The truth is, that in the end of each day, I am especially thankful for each human being that I crossed paths with, some I saw only for milliseconds; long enough not only to illumine this endless journey, but to illumine my life. These were people that I never met, that I won’t meet, and will probably never cross path with again. But thankful to each one of them, thankful for the diversity in humanity, that child’s dream starts to come true.
It doesn’t matter if a girl is from Thailand or from the United States of America, if a youth came from China or from Brazil. It doesn’t matter if the person standing next to you is from the North or from the South. Or if someone came from Africa or Europe. What really matters is that we share one world, one home.
Bahá’u’lláh, founder of the Bahá’í Faith states: “The World is but one country and mankind its citizens”.
Roland Barther, French writer in “Camara Lucida”, writes
“I observed that a photograph can be the object of three practices (or of three emotions, or of three intentions): to do, to undergo, to look. The Operator is the Photographer. The Spectator is ourselves, all of us who glance through collections of photographs - in magazines and newspapers, in books, albums, archives... And the person or thing photographed is the target, the referent, a kind of little simulacrum.”

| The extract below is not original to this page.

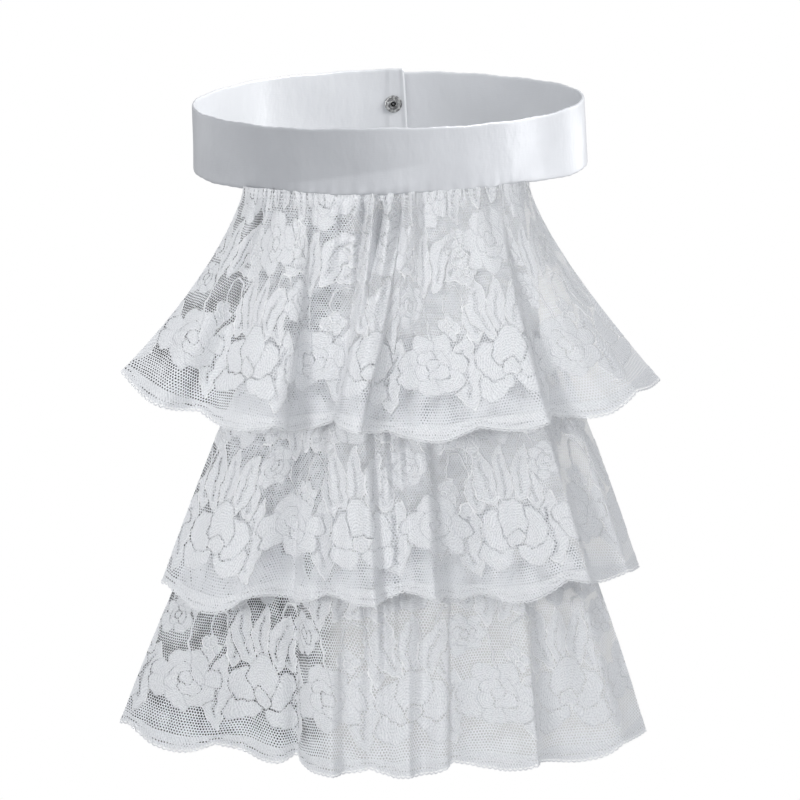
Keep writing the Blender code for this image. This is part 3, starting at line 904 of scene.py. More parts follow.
@dataclass
class NeckBand:
    """The folded satin strip round the neck, its ends lapped at centre back.

    Attributes:
        cad_wall: the solid's wall, on whose middle the strip lies; `wall` is the folded strip's own.
        lean: how far the ring rides up across.
        inner_sink, outer_rise: how far the ends move in and out to lap, held over `lap_hold` from an end
            and faded over `lap_blend`.
        inner_lift, outer_drop: how far they ride up and down, faded over `lift_blend`.
        front: forward from where, and over what, the ring counts as its front.
        foot_fade, foot_width: how far up and how far across the creases at the foot reach.
        layer_line: the turned layer at the lower left, as its edge's (-X, height, slope).
        layer_step, layer_full: how far it stands out per millimetre below its edge, and down to where.
        hem_step, bead_step: how far the inner end's hem and its rolled edge stand out, over their widths.
    """

    half_width: float = 74.3
    half_depth: float = 62.5
    height: float = 24.0
    cad_wall: float = 1.6
    wall: float = 1.1
    lean: float = math.tan(math.radians(1.25))
    inner_end_x: float = 6.8
    inner_end_rake: float = 0.8
    outer_end_x: float = -15.0
    inner_sink: float = 2.0
    outer_rise: float = 2.2
    lap_hold: float = 24.0
    lap_blend: float = 38.0
    inner_lift: float = 1.6
    outer_drop: float = 0.2
    lift_blend: float = 150.0
    flare: float = 2.0
    flare_side: Blend = Blend(50.0, 18.0)
    flare_front: Blend = Blend(-20.0, 30.0)
    flare_power: float = 1.3
    front: Blend = Blend(30.0, 25.0)
    front_rise: float = 0.7
    rise_width: float = 22.0
    side_drop: float = 1.0
    side: Blend = Blend(45.0, 20.0)
    side_front: Blend = Blend(-10.0, 30.0)
    soft_creases: tuple = (Ripple(0.16, 17.0, 9.0), Ripple(0.10, 7.3, -5.0, 1.3))
    foot_creases: tuple = (Ripple(0.15, 4.6 / FULL_TURN, 1.0), Ripple(0.13, 9.8 / FULL_TURN))
    edge_ripples: tuple = (Ripple(0.14, 3.1), Ripple(0.10, 7.9, math.inf, 0.7), Ripple(0.07, 0.83, 1.0))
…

Today the target, the referent, a kind of little simulacrum, it’s a small portion of the diversity that represent the human family. Today the target, the referent, a kind of little simulacrum, it’s the set of portraits that makes the impossible to become possible, the existence of “The World’s Physiognomy”, a collection of portraits showing the worlds different features. An heterogeneous world of which you and I have the privilege of been part of.